T is for thank you. Often missing from a toddler’s vocabulary until much haranguing has taken place. Or T for tomorrow, which toddlers have absolutely no concept of whatsoever: “Are we going swimming today, mummy?” “No, tomorrow.” “This day?” “No, after you wake up.” And you can forget the concept of time beyond the next 24 hours. I nearly broke E’s brain trying to explain that his birthday was eight months away.
U is for uh-oh. Learnt early on, it can be applied in a multitude of circumstances, but is usually uttered slowly by a toddler just after they have broken something of yours that is valuable. And quite probably irreplaceable. Like your will to live.
V is for very, used to compensate for a lack of vocabulary: “It is very, very, very, very big, mummy.” “Is it huge?” I reply, trying to give him an alternative word to replace his repetition. “No, it is very, very, very, very big.” So there.

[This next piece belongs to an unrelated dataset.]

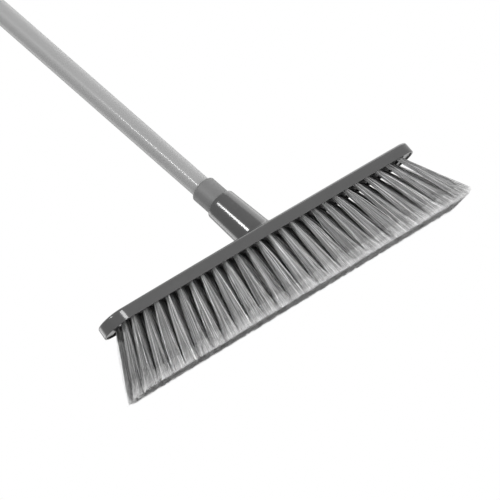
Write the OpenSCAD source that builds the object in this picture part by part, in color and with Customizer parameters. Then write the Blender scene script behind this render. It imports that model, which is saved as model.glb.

W is for why. Oh my god, the why question. I am sure this is used alongside water boarding and sleep deprivation by the military. Oh, and with it’s almost as irritating alphabet-mate, whinging.
X is for xylophone. The only reason this instrument has not been confined to the pile marked ‘firewood’ is that no one knows any other word to teach a toddler for X. And quite frankly, X-ray is just bloody cheating.
Y is for yukky. Can apply to almost any substance or circumstance. Often: “Mummy, you smell yukky.” Well, it takes one to know one.
Z is for Zebra. The only Z word you learn, along with zoo and zip, until the age of 26.